The part most people skip
Pricing decisions without data behind them are just opinions with confidence. And in most businesses I've worked in, there's no shortage of confident opinions about pricing - and a real shortage of the signals that would tell you if those opinions are right.
The numbers that actually matter aren't complicated. But they do require someone to be tracking them consistently:
- Where does churn spike by price point? At what tier do you start losing customers faster than you'd expect?
- Which segments generate the most revenue relative to cost? ARPU alone doesn't tell you this - you need to layer in service cost and lifetime.
- What's actually converting in your upsell flow? Which nudges work, for which customers, at which stage of the relationship?
- How does demand shift when price moves? Even rough elasticity data changes how you think about where headroom exists.
When these are tracked, pricing stops being a debate and starts being a process.

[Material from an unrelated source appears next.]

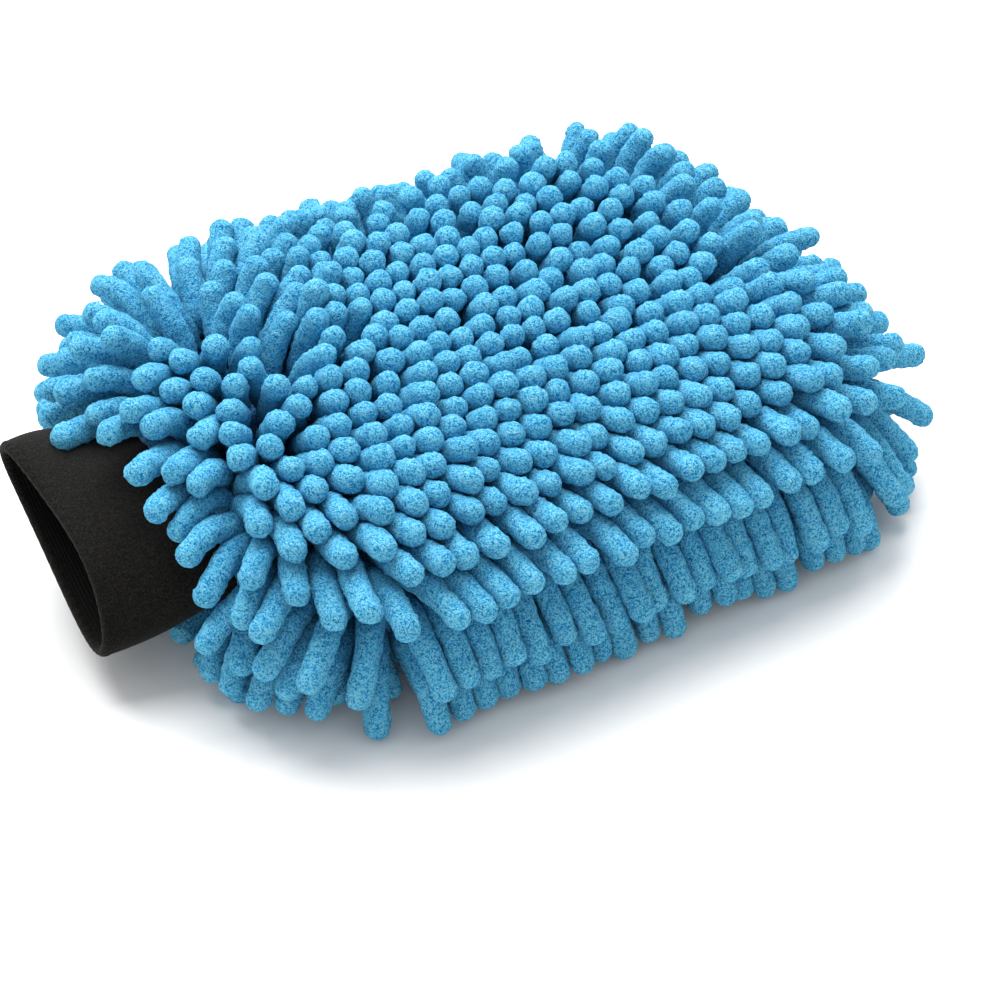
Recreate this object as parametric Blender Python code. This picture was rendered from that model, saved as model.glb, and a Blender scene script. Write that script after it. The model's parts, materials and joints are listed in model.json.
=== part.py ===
"""Chenille wash mitt: a pile-covered hand pocket with a doubled stretch cuff.

+X runs from the cuff's mouth to the finger end, +Y is the left side, +Z is up.
The mitt lies on its palm pile, whose tips are at z = 0.
"""
import math

import bpy
import bmesh
import numpy as np
from mathutils import Vector

# ---- driving dimensions, in metres ----
GAP = 0.0003                    # clearance between touching pieces

PALM_PILE = 0.018               # the palm's noodles, pressed over by the mitt's weight
BACK_PILE = 0.022               # the back's noodles, standing and leaning
BODY_HALF_HEIGHT = 0.017        # backing fabric above and below the edge seam
SEAM_Z = PALM_PILE + BODY_HALF_HEIGHT
TOP_Z = SEAM_Z + BODY_HALF_HEIGHT + BACK_PILE

BODY_START_X = -0.0945          # where the fabric is gathered into the neck
BODY_END_X = 0.115              # fabric edge at the finger end
NECK_HALF_WIDTH = 0.048
BODY_HALF_WIDTH = 0.080
SHOULDER_LENGTH = 0.030
CORNER_RADIUS = 0.034           # rounded corners of the finger end
END_ROUND = 0.018               # over which the finger end's fabric comes down to the seam
SECTION_POWER = 3.0             # superellipse power of the body's cross-section
OUTLINE_POINTS = 160            # along each of the outline's two sides
PANEL_ACROSS = 14               # facets across a panel
PANEL_STATIONS = 8              # sections of a panel's straight stretch
PANEL_END_STATIONS = 4          # sections over the finger end's round
SLOPE_STEP = 0.001              # over which the outline's slope is measured

BACKING_THICKNESS = 0.0009
LINING_THICKNESS = 0.0008
LINING_INSET = BACKING_THICKNESS + 0.0012
SEAM_HALF_THICKNESS = 0.0012
SEAM_ALLOWANCE = 0.006
SEAM_EVERY = 8                  # outline points from one corner of the seam to the next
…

Each decision informs the next. You start to see, clearly, where price and value are aligned - and where the gap is silently costing you.
What I've learned from getting this wrong
The honest version of this isn't "here are three frameworks that always work." It's more like: these things work when you apply them patiently, and the biggest obstacle is usually internal.
People are attached to prices. A price that's been in place for two years starts to feel like a decision that's already been made. Revisiting it feels risky. What if customers push back? What if it breaks something?
But the bigger risk, in my experience, is the one nobody talks about in the meeting - what revenue is quietly going uncaptured because pricing hasn't been treated as a living part of the strategy.
How pricing usually gets treated
Set it. Leave it. Revisit it when something breaks. Defend it when questioned. Discount it when results disappoint.
How pricing should get treated
Review it regularly. Track the signals that tell you when it's drifting. Treat it as a system that needs maintenance - not a decision that's already been made.
Whether you're in telecom, SaaS, eCommerce, or healthcare - the principle holds. Pricing isn't just how you monetise. It's how you communicate what your product is worth. And if that communication is unclear, inconsistent, or just... old - no amount of acquisition spend will make up for what you're losing at the other end. The good news is that fixing it rarely requires a new product. It usually just requires someone willing to look at the pricing seriously, probably for the first time in a while.